Russ, thanks I had not really priced the Gunnar frames/forks, etc. I don't think the 480 frame will work for me (too big) but I should compare the specs with the Terry and LHT and also contact Gunnar, especially if I can save $$.

I compared the Gunnar and Terry websites for the bikes.  It appears Terry has Gunnar make them different sized bikes from the stock Gunnar bikes.  Terry does offer one smaller bike than the smallest Gunnar frame.  You might go custom with Gunnar and work with them to make a smaller frame similar to the smallest Terry frame.  Terry gives you its dimensions.  I'm sort of, kind of against the Terry bicycle simply because it is a Gunnar frame.  Terry even says its a Waterford (Gunnar) frame.  So why not skip the middle man (Terry) and buy the frame from its real maker (Waterford/Gunnar)?

Another person argues against buying a frame and building it yourself because the cost is usually more than buying it direct already built as a complete bike.  With the Terry it is very easy to see if this is true or not.  Terry says it is a Gunnar frame/fork.  Gunnar sells its frames direct to the public and lists its prices.  Price both the standard and custom options.  Terry also lists all the parts on the bike.  Simple to find all those parts on the internet and list their prices.  See if the totals work out right or wrong.  Biggest benefit for building it yourself is you get to pick every part yourself and get what you want.  Not accept a half-arse part you don't want.  Like 32 spokes instead of 36 for a loaded touring wheel.  ???  Or lower and better mid range gearing than what Terry offers.  An 11-36 cassette instead of the 11-34 Terry offers.  A 42-32-22 crankset instead of the 48-34-24 crankset Terry offers.  Wider handlebars.  Correct stem length.  Saddle that fits you.  By the time you pay to change all these parts on a stock bike, its probably better and cheaper to buy it right from the beginning.

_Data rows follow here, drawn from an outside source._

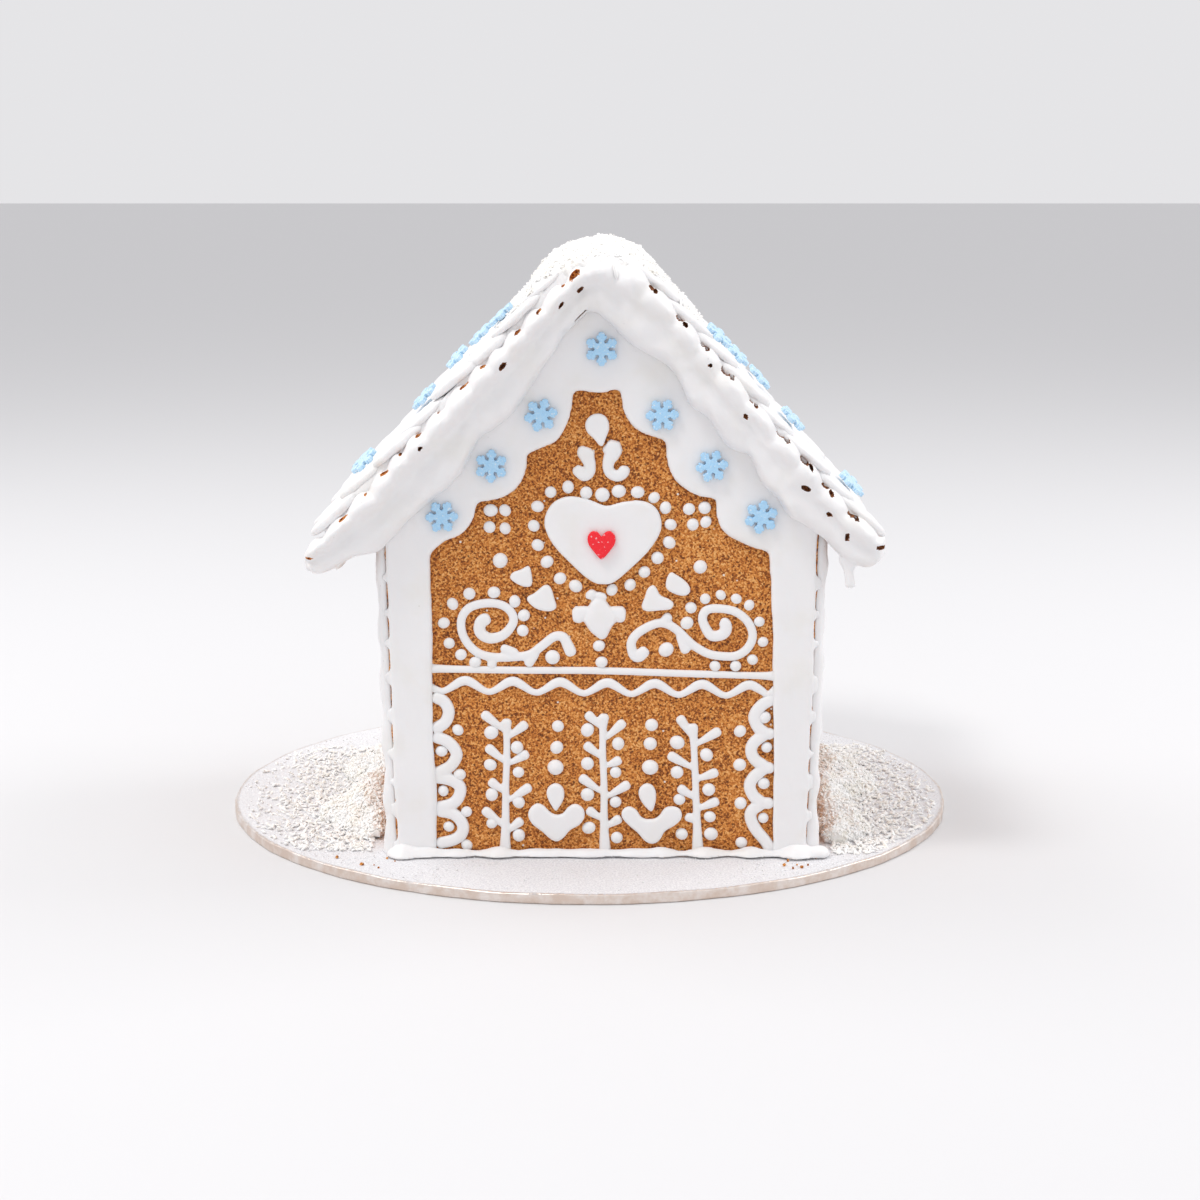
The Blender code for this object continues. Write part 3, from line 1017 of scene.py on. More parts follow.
def arc(centre: Point, radius: float, start: float, end: float, steps: int) -> list[Point]:
    """Points of an arc.

    Args:
        centre: its middle.
        radius: its radius.
        start: where it starts, in degrees.
        end: where it ends, in degrees.
        steps: how many steps it takes.

    Returns:
        The points, both ends included.
    """
    angles = [math.radians(start + (end - start) * i / steps) for i in range(steps + 1)]
    return [(centre[0] + radius * math.cos(a), centre[1] + radius * math.sin(a)) for a in angles]


# ---------------------------------------------------------------- the house's pieces


class Finishes:
    """Every material, made once."""

    def __init__(self, house: House) -> None:
        """Makes the materials.

        Args:
            house: the house, whose board sets where its foil is bare.
        """
        self.biscuit = Gingerbread().build()
        # The hole finish is painted shade: a near-black brown for the insides of the icing's holes.
        self.crumb = HoleShade().build()
        self.icing = RoyalIcing().build()
        self.frosting = RoyalIcing("dusted royal icing", sheen=0.5, dust=0.3).build()
        self.blue = PressedSugar("blue pressed sugar", (0.41, 0.69, 0.95), (0.66, 0.85, 0.99)).build()
        # The roof's flakes take a paler copy of the blue sugar, mixed further towards white than the flakes
        # on the wall.
        self.paler_blue = PressedSugar("dusted blue sugar", (0.52, 0.76, 0.96), (0.9, 0.95, 0.99)).build()
        self.red = PressedSugar("red pressed sugar", (0.93, 0.008, 0.02), (0.95, 0.035, 0.055)).build()
        self.coconut = Coconut().build()
        self.foil = DustedFoil(house.board_radius, house.board_top).build()


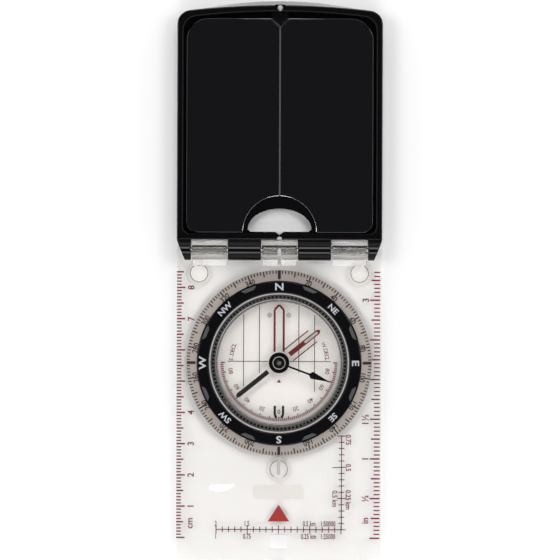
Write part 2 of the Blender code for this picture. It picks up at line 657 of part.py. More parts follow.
def make_lid_shell(material, axis):
    back = -HINGE_HEIGHT
    over = LID_RIM + CUT_OVER
    shell = add_object("lid_shell", loft(lid_outline(LID_REACH), lid_outline(LID_REACH - TIP_SLOPE),
                                         back, LID_RIM), material, axis)
    cut(shell, "hollow", prism(lid_hollow_outline(), LID_FLOOR_Z, over))

    near_wall = LID_NEAR_EDGE + LID_WALL / 2
    surround_radius = ARCH_RADIUS - FIT_GAP
    surround = arc(surround_radius, 0, 180, SMALL_STEPS, (0, MIRROR_NEAR))
    surround += [(-surround_radius, near_wall), (surround_radius, near_wall)]
    surround_top = LID_FLOOR_Z + TAPE_THICK + MIRROR_THICK
    join(shell, "window_surround", prism(surround, LID_FLOOR_Z - CUT_OVER, surround_top))
    bump = TIP_BUMP_WIDTH / 2
    bump_top = LID_RIM - TIP_NOTCH_DEPTH
    far_wall = LID_REACH - TIP_SLOPE - LID_WALL / 2
    bump_plan = [(-bump, far_wall), (-bump, MIRROR_FAR), (0, TIP_BUMP_REACH), (bump, MIRROR_FAR),
                 (bump, far_wall)]
    join(shell, "tip_bump", prism(bump_plan, LID_FLOOR_Z - CUT_OVER, bump_top))

    spans = lid_knuckle_spans()
    bodies = [turned_along_x(knuckle_profile(low, high), SMALL_STEPS) for low, high in spans]
    join(shell, "knuckles", merged(bodies))
    web_low = 2 * RUN_GAP - HINGE_RISE
    web_high = LID_RIM - CUT_OVER
    web = [(0, web_low), (near_wall, web_low), (near_wall, web_high), (0, web_high)]
    join(shell, "webs", merged([across(web, low, high) for low, high in spans]))
    for name, side in (("left", -1), ("right", 1)):
        cut(shell, f"ear_taper_{name}", prism(ear_wedge(side), back - CUT_OVER, over))
    half_pin = LID_WIDTH / 2 - LID_BORE_END
    bore = [(0, -half_pin), (PIN_BORE, -half_pin), (PIN_BORE, half_pin), (0, half_pin)]
    cut(shell, "pin_bore", turned_along_x(bore, SMALL_STEPS))

    cut(shell, "window", prism(window_outline(), back - CUT_OVER, over))
    notch = TIP_NOTCH_WIDTH / 2
    notch_seat = TIP_BEAD_REACH - TIP_BEAD_RADIUS
    notch_far = LID_REACH + CUT_OVER
    notch_plan = [(-TIP_BEAD_RADIUS, notch_seat), (TIP_BEAD_RADIUS, notch_seat), (notch, notch_far),
                  (-notch, notch_far)]
    cut(shell, "tip_notch", prism(notch_plan, bump_top, over))
    for name, reach, radius, top in bead_places():
        seat = prism(circle(radius + FIT_GAP, PIN_STEPS), top - BEAD_DEPTH, over)
        cut(shell, f"{name}_seat", move(seat, 0, reach))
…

I am pretty sure that all the custom frames are Waterford and all the stock frames are Gunnar.  So there is no custom Gunnar.  A Gunnar is always TIG welded, and a Waterford could be TIG welded or lugged (silver soldered).  And if the frames are the same size, and come from the same tube sets, and are both TIG welded, then why is the Gunnar less expensive and is it better than the Waterford frame?  Waterford frames are done one at a time, and Gunnar frames are done in batches.  This is sort of like comparing machine built wheels with custom wheels, done to the the same rim, spokes, and hubs.  Should you not know, there is more attention to details (like spoke tension) in a custom wheel.

I used to be an automotive engineer, so I will throw out an analogy.  Back when cars were more generic, a model might be available as a Ford, a Mercury, or a Lincoln.  So you could find a Ford with the same trim level as Lincoln, and the Ford would cost less than the Lincoln.  I was in engine engineering, so I can't speak to all of the differences between a Ford and a Lincoln, but a Lincoln had to always start on the first crank--a Ford was allowed to stall once.

I would bet that these are Waterford frames done to Georgina's specifications, which includes a smaller frame size than is available from Gunnar.

I want to know how she gets the weight down to 20.5 pounds (does include saddle, does not include pedals, does not include racks).  I think she is making assumptions about a woman's more petite weight, as I would not normally spec a 32 spoke wheel in a touring bike.  Georgina is a pretty straight shooter and has long held a good reputation.  I am more incline to trust Georgina, than I am to trust Trek or Specialized or any of the other big bike companies.

I think our original poster has a misguided perspective on weight.  The frame normally accounts for 4-5 pounds (for a quality steel frame) out of the total weight of the bike.  The rest of that weight comes from the components and wheels.  I would expect a steel touring bike to come in at 23-25 pounds (no racks or fenders).  I don't know why the LHT is 28 pounds.  Maybe the frames are heavier due to the using single butted tube sets able to dampen on frame flex on a loaded bike.  I seem to remember an LHT frame and fork is ~$700, so there has to be reasons why it is $1100 cheaper than a Gunnar.  Sure the welder in Wisconsin gets paid more than one in Taiwan, but shipping cost are down too.

A loaded touring bike is not going to be nimble and it is not going to be quick and that just needs to be accepted.  One can spend $1200 on an LHT and get this and $3500 on a custom bike and get that.  The weight of the load can be reduced by eating out and/or not camping.  Life is full of tradeoffs.
Danno

Offline OutSpokyn1

Re: Terry Touring Bikes - Coto Doñana Tour
« Reply #29 on: August 16, 2016, 01:53:22 pm »
I suspect the Terry weight is the complete bike minus pedals, but since she won't answer this question directly, it makes it impossible to compare to other bikes. Also, since I cannot test ride her bike and she is reluctant to answer any direct questions and says I should trust her, I am now reluctant to spend that kind of money on this bike, so I will most likely go with the LHT and save weight where I can in other ways. I just can't determine the advantage of a custom bike at this point (having no experience), so seems foolish to spend the money on a bike I can't even test and hope it will be 250% better! Maybe after this initial tour or sometime down the line, I will.